Where does the Master Plan fit in the Ansoff Matrix?
Tesla's Master Plans have always been heavy on Diversification — that's the strategic style. Master Plan Part 1 (2006) was a Market Development play (EV from luxury to mass market). Part 2 (2016) added Diversification (energy + autonomy). Part 3 (2023) pushed further into Diversification (full sustainable energy economy, AI compute). Reading the company's stated strategy through Ansoff, the Diversification weighting is a feature, not a bug — but the framework lets you ask whether the execution capacity matches the ambition in that quadrant.
What does Ansoff suggest Tesla should do differently?

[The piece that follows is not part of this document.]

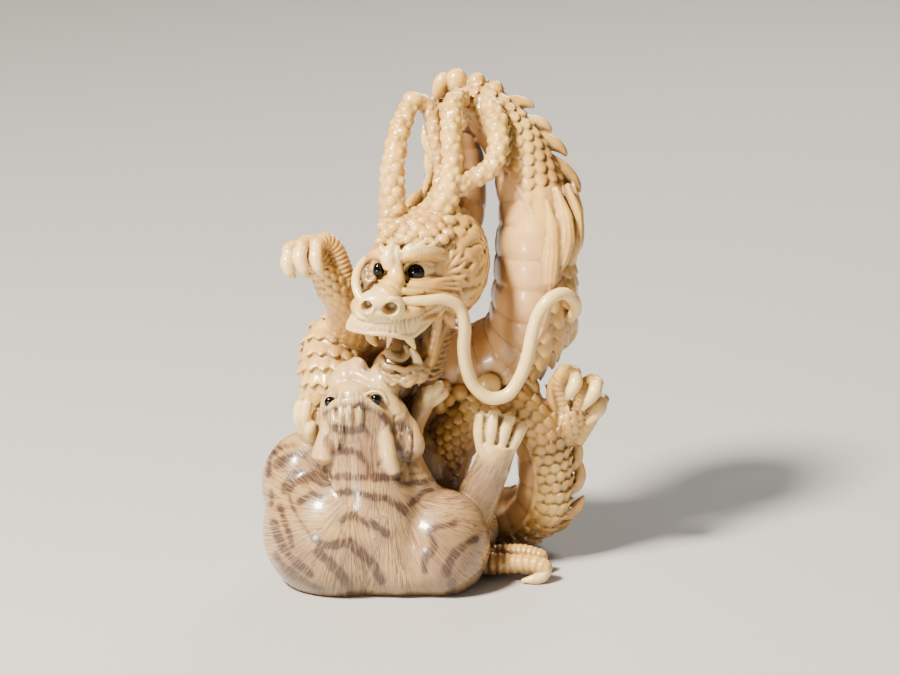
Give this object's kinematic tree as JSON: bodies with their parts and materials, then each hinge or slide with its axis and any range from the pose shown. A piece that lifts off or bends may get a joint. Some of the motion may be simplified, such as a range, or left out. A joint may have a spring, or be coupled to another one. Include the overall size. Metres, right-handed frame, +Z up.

Ansoff doesn't prescribe; it scores risk by quadrant and asks for proportionality. The framework's discipline question is: 'Does your portfolio of growth bets match your risk tolerance and capability?' For Tesla, that question reduces to two things: (1) Is the Market Penetration quadrant (more Model Y sales at thinner margins) producing enough cash to underwrite the Diversification quadrant? And (2) is the Diversification quadrant's success contingent on factors inside Tesla's control (engineering execution) or outside (regulatory approval for Robotaxi, market timing for Optimus)? The framework forces those questions; the answers determine the strategy's robustness.